Neil Orr

Personal information
- Full name: Neil Ian Orr
- Date of birth: 13 May 1959 (age 67)
- Place of birth: Greenock, Scotland
- Height: 5 ft 10 in (1.78 m)
- Position: Defender

Senior career*
- Years: Team / Apps / (Gls)
- 1975–1982: Morton / 186 / (1)
- 1982–1987: West Ham United / 146 / (4)
- 1987–1993: Hibernian / 166 / (3)
- 1993–1995: St Mirren / 29 / (1)
- 1995: Queen of the South / 7 / (1)
- 1997–2002: Edinburgh University

International career
- 1980: Scottish Football League XI / 1 / (0)

Managerial career
- 1996: Dartmouth Big Green
- 1997–2002: Edinburgh University (player-manager)

= Neil Orr =

Scottish footballer (born 1959)

Neil Ian Orr (born 13 May 1959) is a Scottish former professional footballer, who played as a defender.

==Playing career==
Orr, who was capped for Scotland under-21s and the Scottish Football League XI, played for Morton for seven years, racking up 196 appearances. He joined West Ham United in January 1982 for £400,000, making his debut on 9 January 1982 against Manchester United.

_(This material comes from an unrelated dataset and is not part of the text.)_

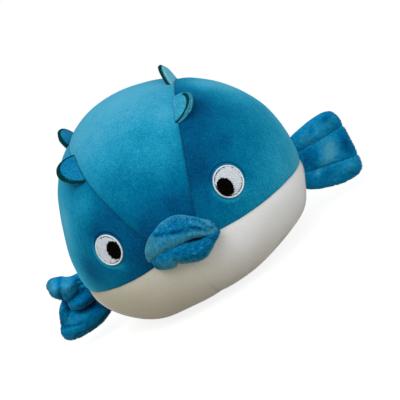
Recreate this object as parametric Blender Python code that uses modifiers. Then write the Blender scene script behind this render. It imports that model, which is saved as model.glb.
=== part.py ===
"""Plush puffer fish: a round stuffed body sewn from five fabric panels, with two padded lips, two side fins,
a tail fin, four half-oval flap spikes caught in the top seams, and embroidered eyes.

Metres, +Z up. The fish faces -Y and its own left side is +X. It rests on the flattened middle of its belly
at z = 0, with the origin under the middle of its bounding box. Shapes are worked out about the body's middle,
at its widest level, and an empty carries them to their place.
"""

import math
from functools import partial

import bmesh
import bpy
from mathutils import Vector

# Body: its reach from the middle, and how full the lower half is (2 is an ellipse, more is squarer)
HALF_WIDTH = 0.0950
HALF_DEPTH = 0.0880
CROWN_HEIGHT = 0.0955
BELLY_DEPTH = 0.0638
BELLY_FULLNESS = 2.9
REST_FLATTENING = 0.0015

# Broad unevenness of the stuffed body: the place, radius and height of each swell, less than 0 for a hollow
UNEVENNESS = {
    "right_shoulder": ((-0.0860, -0.0180, 0.0360), 0.0300, -0.0036),
    "crown": ((-0.0200, -0.0020, 0.0950), 0.0380, 0.0030),
    "left_shoulder": ((0.0850, 0.0060, 0.0420), 0.0400, 0.0022),
    "pressed_corner": ((0.0900, -0.0060, -0.0330), 0.0100, -0.0036),
    "left_belly": ((0.0520, -0.0340, -0.0560), 0.0170, -0.0042),
    "right_belly": ((-0.0420, -0.0470, -0.0550), 0.0220, 0.0028),
}
REST_SURROUND = 0.0100

# Fabric and its seams
FABRIC_THICKNESS = 0.0018
SEAM_GAP = 0.0003
SEAM_DIP = 0.0013
SEAM_DIP_REACH = 0.0120
SEATING_GAP = 0.0003
STUFFING_CLEARANCE = 0.0005

# Seam lines: the top panel widens upwards between two flat cuts, and the belly is cut level, raised at the mouth
TOP_PANEL_HALF_WIDTH = 0.0178
TOP_PANEL_FLARE = 0.335
BELLY_SEAM_DROP = 0.0150
MOUTH_RISE = 0.0050
MOUTH_RISE_HALF_WIDTH = 0.0340
MOUTH_RISE_DEPTH = 0.0400

# Lips
LIP_HALF_WIDTH = 0.0270
LIP_REACH = 0.0135
UPPER_LIP_HEIGHT = 0.0160
LOWER_LIP_HEIGHT = 0.0155
MOUTH_CORNER_LEVEL = -0.0100
MOUTH_ARCH = 0.0052
MOUTH_TILT = -0.06
MOUTH_OPENING = 0.0016
MOUTH_OPENING_PLACE = 0.0080
MOUTH_OPENING_HALF_WIDTH = 0.0060
LIP_CREASE_DEPTH = 0.0030
LIP_CREASE_PLACE = -0.0115
LIP_CREASE_HALF_WIDTH = 0.0028

# Side fins and tail fin
FIN_ROOT_LEVEL = -0.0190
FIN_ROOT_SETBACK = 0.0080
FIN_ROOT_HALF_HEIGHT = 0.0210
FIN_TIP_HALF_HEIGHT = 0.0318
FIN_CORNER_FULLNESS = 4.5
FIN_DROOP = 0.0068
FIN_THICKNESS = 0.0090
FIN_RIM_THICKNESS = 0.0040
FIN_STITCH_PLACE = 0.40
FIN_STITCH_PINCH = 0.60
LEFT_FIN_LENGTH = 0.0412
LEFT_FIN_SLANT = 0.0015
LEFT_FIN_SWEEP = math.radians(15.0)
RIGHT_FIN_LENGTH = 0.0350
RIGHT_FIN_SWEEP = math.radians(2.0)
RIGHT_FIN_TIP_HALF_HEIGHT = 0.0292
RIGHT_FIN_LOBE = 0.0115
RIGHT_FIN_LOBE_SHARES = (-0.30, 0.55)
RIGHT_FIN_NOTCH = 0.0030
RIGHT_FIN_NOTCH_SHARE = 0.30
RIGHT_FIN_NOTCH_WIDTH_SHARE = 0.14
RIGHT_FIN_GATHER_SHARE = 0.42
TAIL_ROOT_LEVEL = -0.0080
TAIL_ROOT_HALF_HEIGHT = 0.0190
TAIL_TIP_HALF_HEIGHT = 0.0290
TAIL_LENGTH = 0.0400
TAIL_DROOP = 0.0020

# Swells of the crumpled right fin, by shares of its length out and of its half height up from its middle: the
# place and half widths of each, and its share of the full height
RIGHT_FIN_SWELL_HEIGHT = 0.0080
RIGHT_FIN_SWELLS = {
    "outer_knuckle": ((0.79, 0.53), (0.18, 0.26), 0.94),
    "inner_knuckle": ((0.56, 0.22), (0.17, 0.21), 1.00),
    "lower_knuckle": ((0.59, -0.22), (0.20, 0.17), 1.06),
    "lobe": ((0.89, -0.82), (0.43, 0.29), 0.50),
}
RIGHT_FIN_FOLD_DEPTH = 0.0055
RIGHT_FIN_FOLD_SHARE = 0.095
RIGHT_FIN_FOLD_COURSE = ((1.00, 0.09), (0.77, -0.02), (0.79, -0.24), (0.60, -0.43), (0.26, -0.38))

# Flap spikes, each with its place along the top seam as an angle over the body, 0 in front, 90 at the crown
SPIKE_BASE_WIDTH = 0.0270
SPIKE_HEIGHT = 0.0138
SPIKE_THICKNESS = 0.0046
SPIKE_RIM_THICKNESS = 0.0030
FRONT_SPIKE_PLACE = math.radians(55.0)
REAR_SPIKE_PLACE = math.radians(90.5)
FRONT_SPIKE_LEAN = math.radians(50.0)
LEFT_REAR_SPIKE_LEAN = math.radians(-42.0)
RIGHT_REAR_SPIKE_LEAN = math.radians(-12.0)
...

He made a total of 175 league and cup appearances for West Ham, scoring five goals. He went on to play for Hibernian and St Mirren, before ending his career at Queen of the South.

==Coaching career==
Following his retirement from professional football, Orr spent time coaching in summer camps in the United States, and coached the Dartmouth Big Green women's soccer, before moving back to Scotland to take a player-manager role at Edinburgh University. As well as playing for the club, he worked as head coach and first team manager on a part-time basis of 25 hours per week for 10 months per season. He remained there for five seasons, during which time the club won the Queen's Park Shield three times, were runners up in the King Cup and were twice losing semi-finalists in the BUSA Cup. In 2000–01, EUAFC earned promotion to the East of Scotland Premier Division.

Orr left in the Summer of 2002 for a role as a Youth Development Officer with the Scottish Football Association in Midlothian. In 2011, he moved to Canberra, Australia and continued to work in football development.

==Personal life==
He is the son of Scotland international Tommy Orr, who also played for Morton.